Jean-Pierre Adams (10 March 1948 – 6 September 2021) was a French professional footballer who played as a centre-back.

He was capped 22 times for France in the 1970s, and at club level, he played Division 1 football for Nîmes, Nice and Paris Saint-Germain. From March 1982 until his death in September 2021, he was in a coma as a result of mistakes made during a hospital operation.

==Early life==
Adams was born and raised in Dakar until the age of 10, when he left his native Senegal on a pilgrimage to Montargis in the Loiret department accompanied by his grandmother, a devout Catholic. When they arrived, she enrolled him at a local Catholic school, Saint-Louis de Montargis. He was adopted by a French couple shortly after his arrival in the country.

During his studies, Adams worked at a local rubber manufacturer and he started playing football at several local clubs in the Loiret area.

==Club career==
Adams started playing with Entente BFN in 1967 as a striker, with whom he was runner-up in the Championnat de France Amateur twice. In 1970, he signed a contract with Nîmes, going on to remain in Division 1 for the following nine seasons, also representing Nice and Paris Saint-Germain.

In the 1971–72 campaign, Adams contributed four goals in all 38 games to help Nîmes to a best-ever second place, also winning the Cup of the Alps. He added a career-best nine for Nice in 1973–74, for a final fifth position.

After one year in Division 2 with Mulhouse, Adams retired in 1981 at the age of 33, following a spell with amateurs Chalon as player-coach.

==International career==
On 15 June 1972, Adams made his debut for the France national team in an unofficial exhibition game against an African XI selected by the Confederation of African Football.
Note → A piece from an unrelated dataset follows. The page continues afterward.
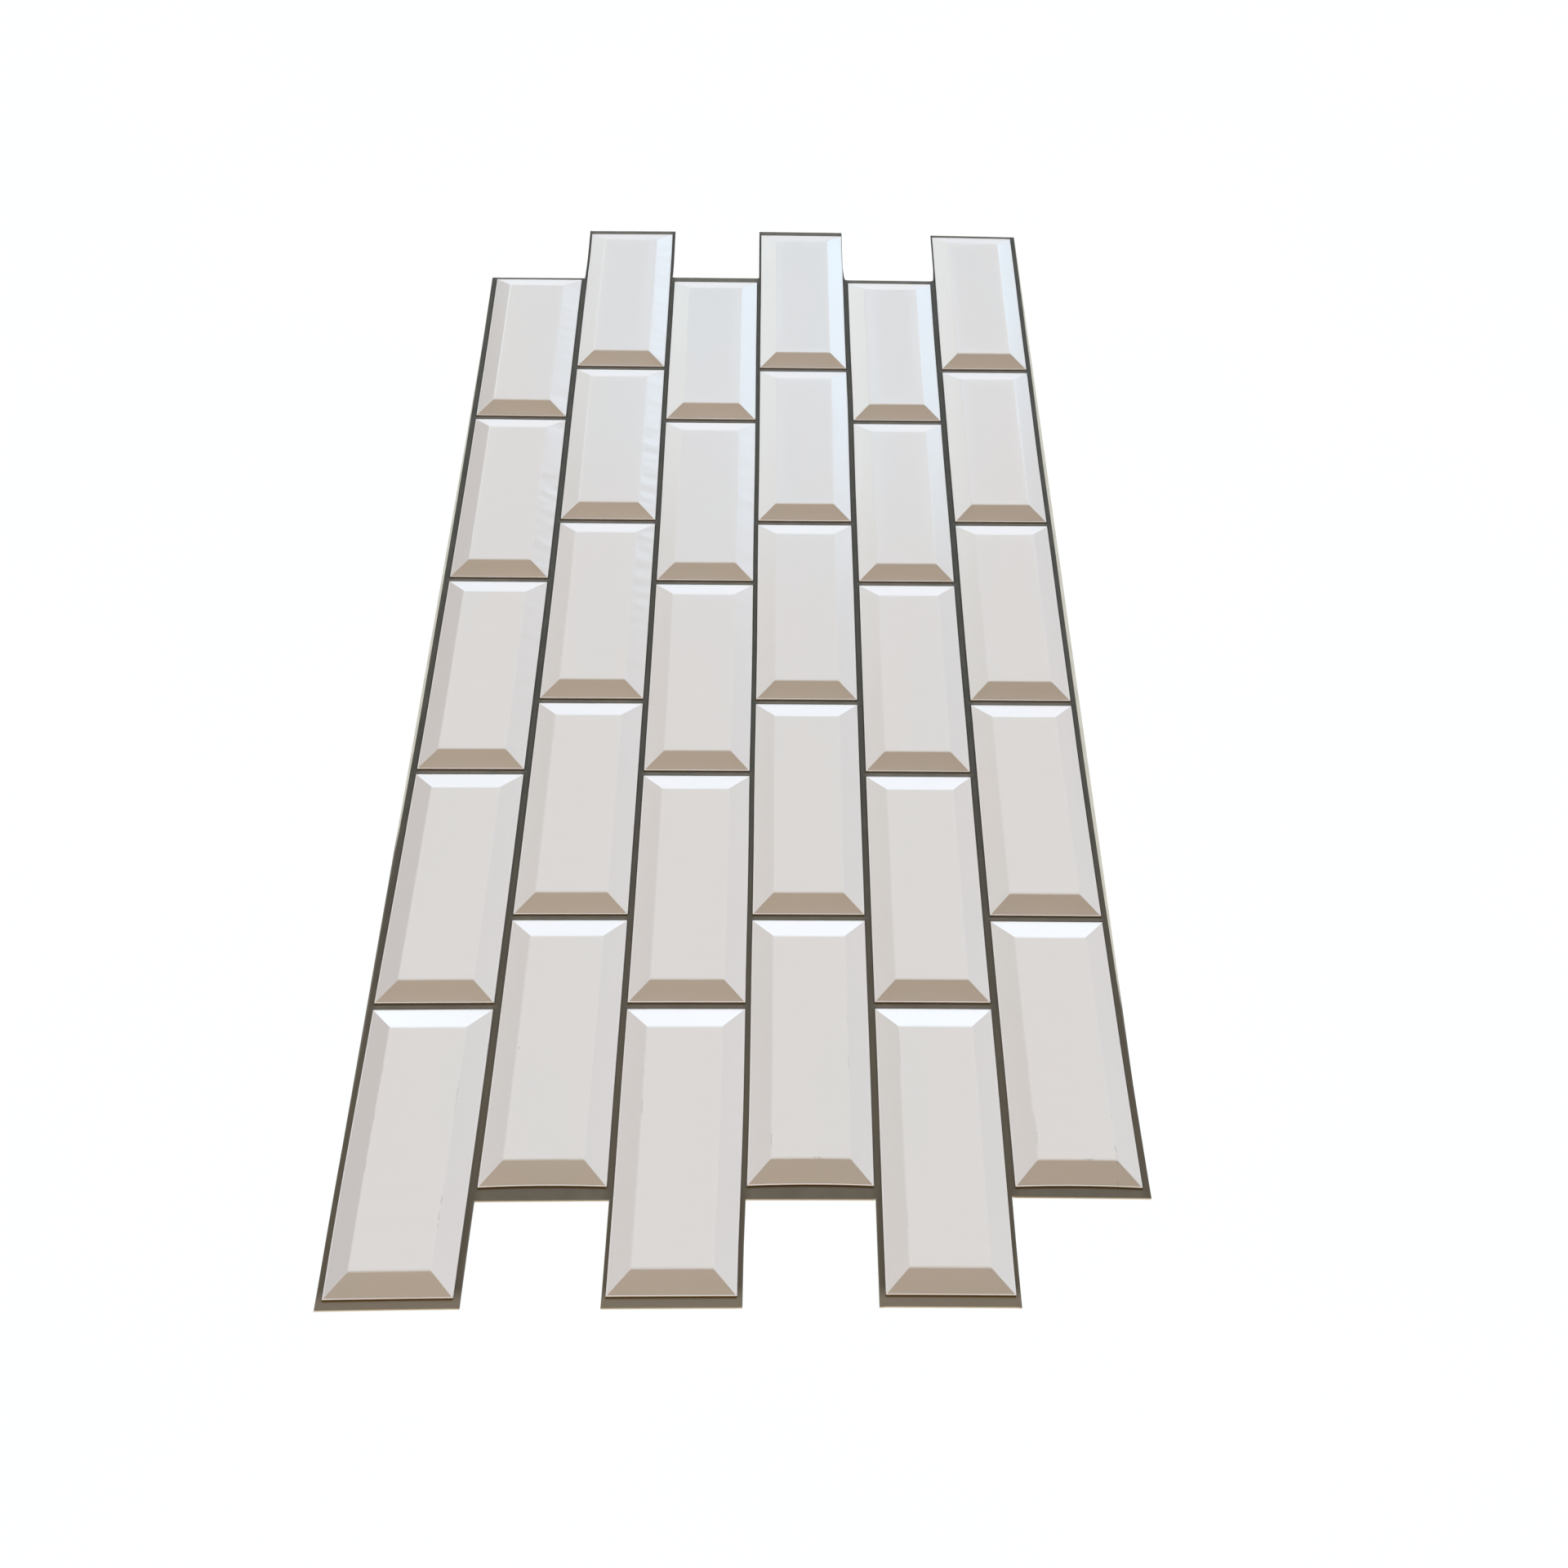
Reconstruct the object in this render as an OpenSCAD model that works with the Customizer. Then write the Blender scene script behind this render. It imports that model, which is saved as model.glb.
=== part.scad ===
// Thermoformed PVC wall panel: staggered bevelled tiles standing on a flat joint lattice.
// The sheet lies on its back, long side along Y, with the tiles facing up.
// The origin is under the middle of the panel, on the plane that it lies on.

/* [Layout] */
// Number of tile columns across the panel
tile_cols = 6; // [2:1:10]
// Number of tiles along one column
tile_rows = 5; // [2:1:8]
// How far the odd columns are shifted along the panel, which is the depth of the end teeth
stagger = 63.5; // [20:0.5:120]

/* [Tile] */
// Width of a tile, across the panel
tile_w = 75.4; // [50:0.1:120]
// Length of a tile, along the panel
tile_l = 174.5; // [90:0.5:260]
// Height of the upright edge round a tile
edge_h = 1.2; // [1:0.1:2.5]
// Width of the bevel round a tile, seen from above
bevel_run = 14; // [6:0.5:20]
// Rise of the bevel from the tile's edge to its flat field
bevel_rise = 4.8; // [2:0.1:8]
// Outside radius where the upright edge turns into the bevel
edge_r = 0.7; // [0.6:0.05:0.9]
// Outside radius where the bevel turns into the field
ridge_r = 3; // [2:0.25:6]

/* [Sheet] */
// Thickness of the plastic sheet
sheet_t = 0.4; // [0.3:0.05:0.5]
// Width of the flat joint between two tiles
joint_w = 4.4; // [3:0.1:10]
// Width of the flat strip outside the tiles, along both long sides
side_strip = 4.8; // [2:0.1:12]
// Width of the flat strip outside the tiles at the end with the even teeth
near_strip = 7.4; // [3:0.1:15]
// Width of the flat strip outside the tiles at the other end
far_strip = 5; // [3:0.1:15]

/* [Hidden] */

// Flats that make up the two rounded bends of the section
edge_steps = 3;
ridge_steps = 2;
// How far a cutting shape runs past what it cuts
clear = 1;

cell_w = tile_w + joint_w;
cell_l = tile_l + joint_w;
tile_top = sheet_t + edge_h + bevel_rise;
bevel_angle = atan(bevel_rise / bevel_run);

field_x = -(tile_cols * cell_w - joint_w) / 2;
tiles_len = tile_rows * cell_l - joint_w + stagger;
panel_w = tile_cols * cell_w - joint_w + 2 * side_strip;
panel_l = tiles_len + near_strip + far_strip;
tiles_y = -panel_l / 2 + near_strip;

// Near edge of the first tile in a column, and left edge of the column
function column_y(col) = tiles_y + (col % 2) * stagger;
function column_x(col) = field_x + col * cell_w;

// Points of an arc about c, from one direction to another
function arc(c, r, from, to, steps) =
    [for (i = [0:steps]) let (a = from + (to - from) * i / steps) c + r * [cos(a), sin(a)]];

// Right half of a tile's section, set in by inset from the outer skin: upright edge, bevel and field
function half_section(width, inset, foot) =
    let (
        edge_c = [width / 2 - edge_r,
                  sheet_t + edge_h - edge_r * (1 - sin(bevel_angle)) / cos(bevel_angle)],
        ridge_c = [width / 2 - bevel_run - ridge_r * tan(bevel_angle / 2), tile_top - ridge_r]
    )
    concat(
        [[width / 2 - inset, foot]],
        arc(edge_c, edge_r - inset, 0, 90 - bevel_angle, edge_steps),
        arc(ridge_c, ridge_r - inset, 90 - bevel_angle, 90, ridge_steps)
    );

// Whole section, the half and its mirror image
function section(width, inset, foot) =
    let (half = half_section(width, inset, foot), last = len(half) - 1)
    concat(half, [for (i = [last:-1:0]) [-half[i][0], half[i][1]]]);

// Hipped block, in which the section across and the section along meet at mitred corners
module hipped_block(inset, foot) {
    intersection() {
        rotate([90, 0, 0]) linear_extrude(tile_l + 2 * clear, center = true)
            polygon(section(tile_w, inset, foot));
        rotate([90, 0, 90]) linear_extrude(tile_w + 2 * clear, center = true)
            polygon(section(tile_l, inset, foot));
    }
}

// Puts its children at the middle of every tile
module at_tiles() {
    for (col = [0:tile_cols - 1], row = [0:tile_rows - 1])
        translate([column_x(col) + tile_w / 2, column_y(col) + row * cell_l + tile_l / 2, 0])
            children();
}

// Flat outline of the sheet: each column is a strip, shifted with its tiles, so the ends are toothed
module sheet_outline() {
    for (col = [0:tile_cols - 1]) {
        left = col == 0 ? -panel_w / 2 : column_x(col) - joint_w / 2;
        right = col == tile_cols - 1 ? panel_w / 2 : column_x(col + 1) - joint_w / 2;
        translate([left, column_y(col) - near_strip])
            square([right - left, panel_l - stagger]);
    }
}

module panel_sheet() {
    color("whitesmoke")
    difference() {
        union() {
            linear_extrude(sheet_t) sheet_outline();
            at_tiles() hipped_block(0, sheet_t / 2);
        }
        at_tiles() hipped_block(sheet_t, -clear);
    }
}

panel_sheet();
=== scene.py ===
import math

import bmesh
import bpy
from mathutils import Euler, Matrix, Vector, noise


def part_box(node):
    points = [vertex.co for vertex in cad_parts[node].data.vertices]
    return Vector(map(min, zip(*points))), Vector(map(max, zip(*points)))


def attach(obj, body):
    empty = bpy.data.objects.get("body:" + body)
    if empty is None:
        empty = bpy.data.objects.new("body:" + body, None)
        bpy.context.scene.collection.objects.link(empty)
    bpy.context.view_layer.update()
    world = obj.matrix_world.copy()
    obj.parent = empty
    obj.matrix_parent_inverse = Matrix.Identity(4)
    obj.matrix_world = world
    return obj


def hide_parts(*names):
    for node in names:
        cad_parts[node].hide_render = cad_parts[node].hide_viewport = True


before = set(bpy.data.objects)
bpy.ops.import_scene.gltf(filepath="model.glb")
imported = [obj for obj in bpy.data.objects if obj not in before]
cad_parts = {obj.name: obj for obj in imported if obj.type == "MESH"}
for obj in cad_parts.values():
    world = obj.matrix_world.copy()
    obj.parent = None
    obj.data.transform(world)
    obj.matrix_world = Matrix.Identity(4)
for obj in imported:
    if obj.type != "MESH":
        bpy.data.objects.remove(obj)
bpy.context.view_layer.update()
scene = bpy.context.scene


# camera and stage

cameraSetup = {
    "place": (0.01597, -0.64455, 0.82136),
    "turn": (32.162, -0.561, 0.040),    # degrees: tilt up from straight down, roll, heading
    "focalPixels": 1672.2,
    "imagePixels": 1920.0,
    "sensorWidth": 36.0,
}


def makeCamera(s):
    data = bpy.data.cameras.new("photoCamera")
    data.sensor_width = s["sensorWidth"]
    data.lens = s["sensorWidth"] * s["focalPixels"] / s["imagePixels"]
    data.clip_start, data.clip_end = 0.01, 50
    data.dof.use_dof = False
    camera = bpy.data.objects.new("photoCamera", data)
    camera.location = s["place"]
    camera.rotation_euler = Euler([math.radians(a) for a in s["turn"]], "XYZ")
    scene.collection.objects.link(camera)
    scene.camera = camera


makeCamera(cameraSetup)
print("camera ready")


# small helpers for materials

def newMaterial(name):
    material = bpy.data.materials.new(name)
    material.use_nodes = True
    tree = material.node_tree
    tree.nodes.clear()
    output = tree.nodes.new("ShaderNodeOutputMaterial")
    shader = tree.nodes.new("ShaderNodeBsdfPrincipled")
    tree.links.new(shader.outputs["BSDF"], output.inputs["Surface"])
    return material, tree, shader


def addNode(tree, kind, settings=None, inputs=None):
    node = tree.nodes.new(kind)
    for key, value in (settings or {}).items():
        setattr(node, key, value)
    for key, value in (inputs or {}).items():
        if isinstance(value, bpy.types.NodeSocket):
            tree.links.new(value, node.inputs[key])
        else:
            node.inputs[key].default_value = value
    return node


def objectCoords(tree, scale=(1, 1, 1), shift=(0, 0, 0)):
    coords = addNode(tree, "ShaderNodeTexCoord")
    mapping = addNode(tree, "ShaderNodeMapping", {}, {"Vector": coords.outputs["Object"]})
    mapping.inputs["Scale"].default_value = scale
    mapping.inputs["Location"].default_value = shift
    return mapping.outputs["Vector"]


# place on the sheet as it was printed, before it was pulled a little out of true
def flatPlan(tree):
    plan = addNode(tree, "ShaderNodeUVMap", {"uv_map": "flatPlan"})
    split = addNode(tree, "ShaderNodeSeparateXYZ", {}, {"Vector": plan.outputs["UV"]})
    return split.outputs["X"], split.outputs["Y"]


def noiseOn(tree, vector, scale, detail=3.0, rough=0.55):
    node = addNode(tree, "ShaderNodeTexNoise", {}, {"Vector": vector, "Scale": scale, "Detail": detail,
                                                     "Roughness": rough})
    return node.outputs["Fac"]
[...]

His first competitive cap came on 13 October of that year, in a 1–0 home win over the Soviet Union for the 1974 FIFA World Cup qualifiers.

Adams' last of his 22 appearances occurred on 1 September 1976, in a friendly with Denmark. During his tenure with Les Bleus, he formed a stopper partnership with Marius Trésor which was dubbed La garde noire (black guard).

==Personal life, injury and death==
Adams and his wife Bernadette were married in April 1969 and had two sons, Laurent (born 1969) and Frédéric (1976). Following a ligament rupture injury, he was hospitalised for surgery on 17 March 1982 at the Édouard Herriot Hospital in Lyon. Because many hospital staff were on strike during that time, errors were made by his anesthetist and a trainee, who later admitted to being "not up to the task"; as a result, Adams suffered a bronchospasm which starved his brain of oxygen and he slipped into a coma.

In the mid-1990s, when a court of law adjudicated on the case, both the anaesthetist and trainee were given one-month suspended sentences and were fined $815. His wife continued to tend to his needs, refusing to consider euthanasia.

Adams died on 6 September 2021 in Nîmes at the age of 73, after being in a coma for 39 years. The following day, he was honoured with a minute's applause prior to the World Cup qualifier between France and Finland in Lyon.